Thursday’s Export Sales report from USDA showed 2.243 MMT of net export sales last week, up 22 percent from the prior week. The gain in net sales came despite continued strength in corn futures and cash markets. Weekly corn exports totaled 734,200 MT, down 18 percent from the prior week but enough to put YTD shipments at 6.125 MMT. YTD exports are up 69 percent. Total export bookings (exports plus unshipped sales) stand at 30.578 MMT, up 168 percent.
Sorghum exports totaled 56,400 MT last week, down from the prior week but enough to keep YTD shipments at 520,000 MT. YTD sorghum exports are up 1,030 percent while YTD bookings total 3.2 MMT, up 917 percent.
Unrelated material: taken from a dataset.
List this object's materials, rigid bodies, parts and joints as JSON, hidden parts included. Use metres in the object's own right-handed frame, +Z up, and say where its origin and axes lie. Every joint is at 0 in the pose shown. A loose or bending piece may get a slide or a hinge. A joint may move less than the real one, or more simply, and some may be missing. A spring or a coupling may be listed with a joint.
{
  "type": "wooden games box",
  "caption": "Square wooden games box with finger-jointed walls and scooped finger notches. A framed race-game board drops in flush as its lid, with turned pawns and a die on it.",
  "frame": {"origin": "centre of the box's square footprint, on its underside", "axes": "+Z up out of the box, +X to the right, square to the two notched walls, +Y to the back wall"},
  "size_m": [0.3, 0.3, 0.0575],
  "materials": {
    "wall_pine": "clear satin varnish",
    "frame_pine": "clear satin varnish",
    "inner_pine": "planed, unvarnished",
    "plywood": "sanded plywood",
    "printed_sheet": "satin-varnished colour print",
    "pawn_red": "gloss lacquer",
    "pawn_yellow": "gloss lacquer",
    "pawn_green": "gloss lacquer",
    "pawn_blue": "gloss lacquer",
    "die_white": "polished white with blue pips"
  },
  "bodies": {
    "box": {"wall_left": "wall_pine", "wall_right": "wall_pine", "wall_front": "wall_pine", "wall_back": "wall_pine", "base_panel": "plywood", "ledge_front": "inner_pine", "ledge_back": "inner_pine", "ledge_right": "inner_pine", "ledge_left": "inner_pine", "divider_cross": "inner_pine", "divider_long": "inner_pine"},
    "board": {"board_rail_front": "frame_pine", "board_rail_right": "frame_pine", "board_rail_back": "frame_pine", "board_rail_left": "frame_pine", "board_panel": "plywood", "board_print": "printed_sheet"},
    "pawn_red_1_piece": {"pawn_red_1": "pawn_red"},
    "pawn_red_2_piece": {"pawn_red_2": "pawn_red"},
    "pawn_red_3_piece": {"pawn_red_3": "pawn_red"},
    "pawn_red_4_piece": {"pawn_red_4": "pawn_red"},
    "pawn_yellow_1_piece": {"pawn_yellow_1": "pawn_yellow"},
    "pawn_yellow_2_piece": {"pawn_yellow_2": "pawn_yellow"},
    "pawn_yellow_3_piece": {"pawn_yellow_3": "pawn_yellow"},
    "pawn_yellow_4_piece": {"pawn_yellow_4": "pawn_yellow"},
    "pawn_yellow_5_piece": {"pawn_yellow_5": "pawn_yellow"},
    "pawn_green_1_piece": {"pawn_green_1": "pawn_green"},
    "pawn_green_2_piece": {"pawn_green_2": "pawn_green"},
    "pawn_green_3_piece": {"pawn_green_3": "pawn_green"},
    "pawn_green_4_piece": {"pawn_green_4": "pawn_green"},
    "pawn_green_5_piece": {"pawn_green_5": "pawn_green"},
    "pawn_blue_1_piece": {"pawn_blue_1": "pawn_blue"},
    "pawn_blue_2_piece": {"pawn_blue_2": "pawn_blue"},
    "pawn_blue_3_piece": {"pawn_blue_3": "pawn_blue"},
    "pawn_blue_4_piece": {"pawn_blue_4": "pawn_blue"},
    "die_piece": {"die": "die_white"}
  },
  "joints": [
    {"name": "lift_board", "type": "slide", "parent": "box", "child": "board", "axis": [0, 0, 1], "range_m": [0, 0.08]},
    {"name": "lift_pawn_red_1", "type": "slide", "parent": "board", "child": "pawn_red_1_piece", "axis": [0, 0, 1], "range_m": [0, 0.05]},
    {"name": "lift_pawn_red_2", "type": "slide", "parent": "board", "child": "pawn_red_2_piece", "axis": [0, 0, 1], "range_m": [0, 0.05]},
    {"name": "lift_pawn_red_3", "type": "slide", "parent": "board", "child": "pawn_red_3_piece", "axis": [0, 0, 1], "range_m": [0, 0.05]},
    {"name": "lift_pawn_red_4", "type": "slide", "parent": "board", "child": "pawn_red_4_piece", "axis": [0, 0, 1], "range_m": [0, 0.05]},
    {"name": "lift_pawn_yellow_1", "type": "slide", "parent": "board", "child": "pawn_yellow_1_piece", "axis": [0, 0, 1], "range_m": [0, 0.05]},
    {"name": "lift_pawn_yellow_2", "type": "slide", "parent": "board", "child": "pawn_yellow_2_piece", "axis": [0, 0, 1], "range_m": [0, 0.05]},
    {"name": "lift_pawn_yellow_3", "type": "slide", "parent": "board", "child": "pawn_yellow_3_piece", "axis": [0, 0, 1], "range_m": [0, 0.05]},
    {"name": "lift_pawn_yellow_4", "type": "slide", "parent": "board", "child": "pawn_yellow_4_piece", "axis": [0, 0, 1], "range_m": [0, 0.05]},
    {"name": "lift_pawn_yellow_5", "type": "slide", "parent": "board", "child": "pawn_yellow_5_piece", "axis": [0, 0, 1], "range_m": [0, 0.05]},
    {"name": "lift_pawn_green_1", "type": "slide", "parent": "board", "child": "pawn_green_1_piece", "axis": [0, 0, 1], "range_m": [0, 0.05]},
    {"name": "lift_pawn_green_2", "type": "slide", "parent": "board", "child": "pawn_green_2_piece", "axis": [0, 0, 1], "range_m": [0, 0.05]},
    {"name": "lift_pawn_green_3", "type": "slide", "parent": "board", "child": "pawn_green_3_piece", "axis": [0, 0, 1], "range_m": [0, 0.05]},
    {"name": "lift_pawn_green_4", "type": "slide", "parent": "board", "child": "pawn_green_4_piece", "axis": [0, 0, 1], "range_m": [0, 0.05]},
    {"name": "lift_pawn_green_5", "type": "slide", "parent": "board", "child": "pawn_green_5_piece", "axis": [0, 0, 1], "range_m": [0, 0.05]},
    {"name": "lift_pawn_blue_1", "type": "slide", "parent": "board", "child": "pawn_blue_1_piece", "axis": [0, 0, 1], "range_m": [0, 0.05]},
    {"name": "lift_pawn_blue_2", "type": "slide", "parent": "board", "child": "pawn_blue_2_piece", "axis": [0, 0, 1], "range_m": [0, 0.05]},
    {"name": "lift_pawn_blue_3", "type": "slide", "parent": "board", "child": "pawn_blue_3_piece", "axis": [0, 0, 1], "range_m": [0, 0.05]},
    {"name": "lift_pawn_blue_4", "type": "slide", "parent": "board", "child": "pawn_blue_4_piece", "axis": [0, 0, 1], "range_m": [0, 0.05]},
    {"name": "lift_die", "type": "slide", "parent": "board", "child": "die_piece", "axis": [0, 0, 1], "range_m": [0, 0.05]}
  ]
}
The 2020 U.S. corn harvest made strong progress last week but has been stalled by poor weather this week. Monday’s USDA report showed 72 percent of the U.S. corn crop harvested, up from 56 percent in the prior week’s report. Progress this week has been limited with rain and snow across parts of the Midwest, coupled with cooler weather. The coming 7-day forecast offers better weather for field work, and U.S. farmers should again make strong progress this weekend.
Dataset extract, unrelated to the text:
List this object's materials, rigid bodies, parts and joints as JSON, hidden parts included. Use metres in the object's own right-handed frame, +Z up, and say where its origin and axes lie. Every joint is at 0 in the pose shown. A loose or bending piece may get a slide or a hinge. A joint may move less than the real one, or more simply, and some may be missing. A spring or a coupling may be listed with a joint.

U.S. cash corn prices are lower this week in conjunction with the weaker CBOT. Basis, however, continues to strengthen and approach five-year highs for much of the U.S. Commercial demand for physical corn remains strong as exporters work to meet their large shipment commitments. U.S. basis levels are averaging 20 cents under December futures (-20Z) this week, up from -22Z last week and -32Z this time last year.
From a technical standpoint, December corn futures posted a hook reversal on Tuesday, which appears to have triggered long position liquidation heading into the weekend. Macroeconomic markets (equities, crude oil, etc.) have been nervous this week amid rising coronavirus cases around the world, and a “risk-off” trading mentality has affected the CBOT as well. December futures found support at $3.93 Thursday afternoon and moved higher from that level, though they could not close above the $4.00 mark. The contract has trendline support at $3.89 ¾ and short covering/end-user buying should be aggressive if breaks are allowed to progress that far.
Fundamentally, however, commercials have been aggressive buyers on the two-day break in corn prices, which signals that physical supply/demand dynamics remain supportive. Corn demand has been robust so far in the 2020/21 marketing year and that shows little sign of changing. The near-term outlook for the CBOT is dominated by whether or not funds will exit their large long position and keep prices on the defensive. In the longer run, however, corn market fundamentals remain supportive and price breaks should create strong buying interest.